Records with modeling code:
↓
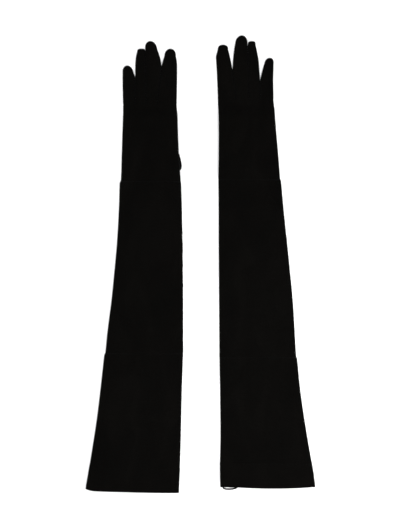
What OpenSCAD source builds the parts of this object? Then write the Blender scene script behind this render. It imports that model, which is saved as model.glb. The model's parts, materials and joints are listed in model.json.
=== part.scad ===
// A pair of elbow-length leather opera gloves, laid flat side by side, backs up and thumbs tucked
// under the palms. Each glove is cut and sewn from leather pieces over a thin lining:
// an upper sleeve, a forearm sleeve, a hand (trank), four finger stalls and a thumb.
// +Y points towards the fingertips, +Z is up, and the origin is under the middle of the pair.

/* [Leather and lining] */
// Thickness of the leather
leather_t = 0.8; // [0.6:0.1:1]
// Thickness of the lining
lining_t = 0.3; // [0.2:0.1:0.4]
// Clear space between two layers
layer_gap = 0.1; // [0.05:0.05:0.15]
// Clear space between pieces that move against each other
joint_gap = 0.4; // [0.3:0.1:0.6]

/* [Heights as laid flat] */
// Height of the two sleeves
sleeve_h = 9; // [8:0.5:12]
// Height of the hand
hand_h = 8.5; // [8:0.5:10]
// Height of each finger
finger_h = 8; // [7.5:0.5:9]
// Height of the thumb
thumb_h = 7; // [7:0.5:8]

/* [Hem and seams] */
// Depth of the leather facing inside the hem
facing_depth = 37; // [25:1:45]
// Width of the seam allowance turned inside a cross seam
seam_w = 4; // [3:0.5:6]
// Height of the seam along the outer edge
edge_seam_h = 2; // [1.5:0.5:3]
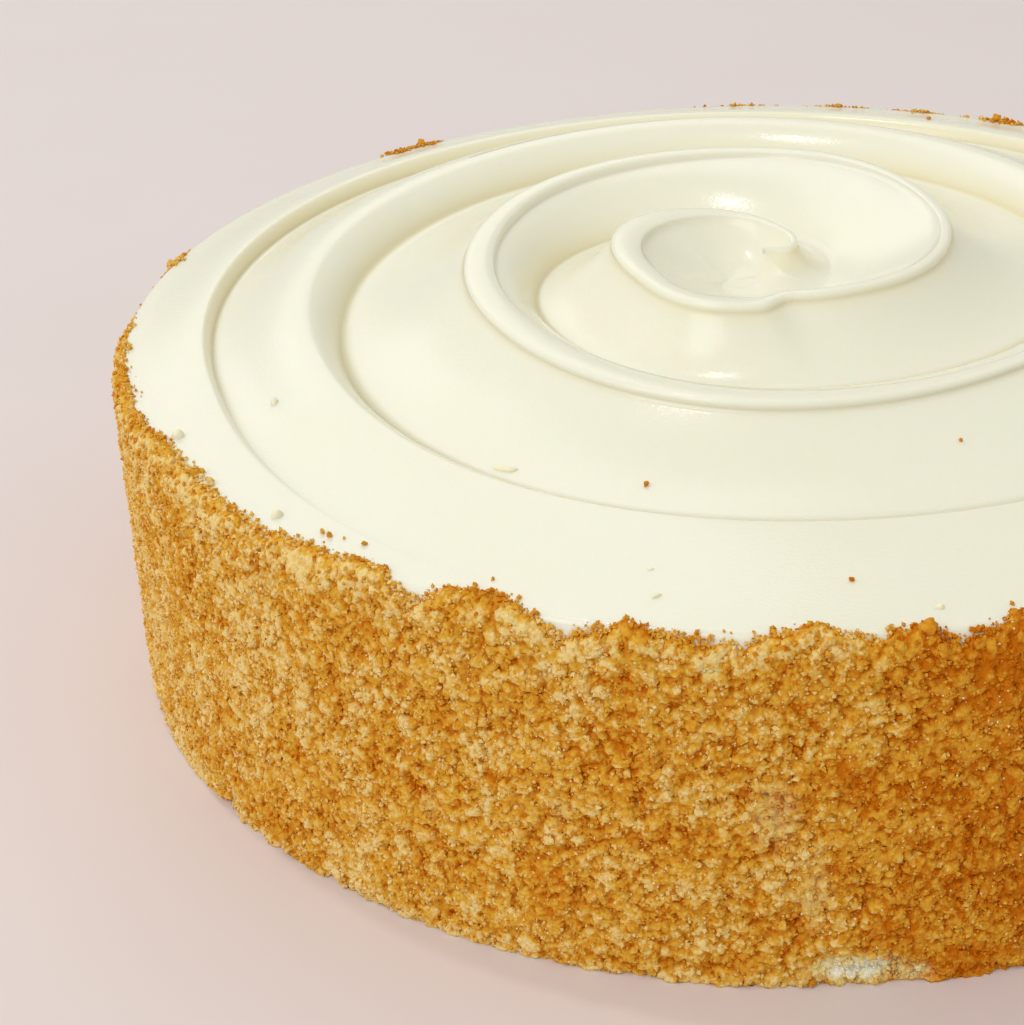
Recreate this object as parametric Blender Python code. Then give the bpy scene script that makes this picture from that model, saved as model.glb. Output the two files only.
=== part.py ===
↑
> TASK DESCRIPTION: Begin with the first line of the listing and copy exactly through the line that contains "joint_gap = 0.4; // [0.3:0.1:0.6]", please, keeping both ends and leaving out everything after.

> COMPLETE OUTPUT:
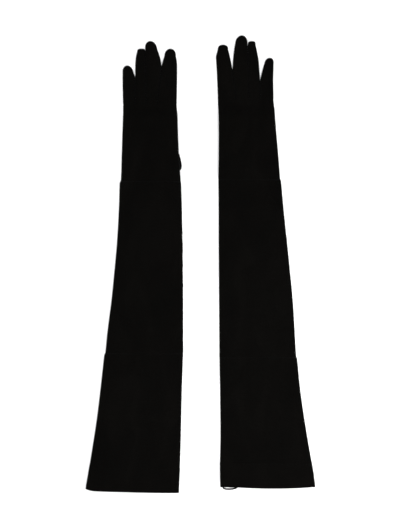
What OpenSCAD source builds the parts of this object? Then write the Blender scene script behind this render. It imports that model, which is saved as model.glb. The model's parts, materials and joints are listed in model.json.
=== part.scad ===
// A pair of elbow-length leather opera gloves, laid flat side by side, backs up and thumbs tucked
// under the palms. Each glove is cut and sewn from leather pieces over a thin lining:
// an upper sleeve, a forearm sleeve, a hand (trank), four finger stalls and a thumb.
// +Y points towards the fingertips, +Z is up, and the origin is under the middle of the pair.

/* [Leather and lining] */
// Thickness of the leather
leather_t = 0.8; // [0.6:0.1:1]
// Thickness of the lining
lining_t = 0.3; // [0.2:0.1:0.4]
// Clear space between two layers
layer_gap = 0.1; // [0.05:0.05:0.15]
// Clear space between pieces that move against each other
joint_gap = 0.4; // [0.3:0.1:0.6]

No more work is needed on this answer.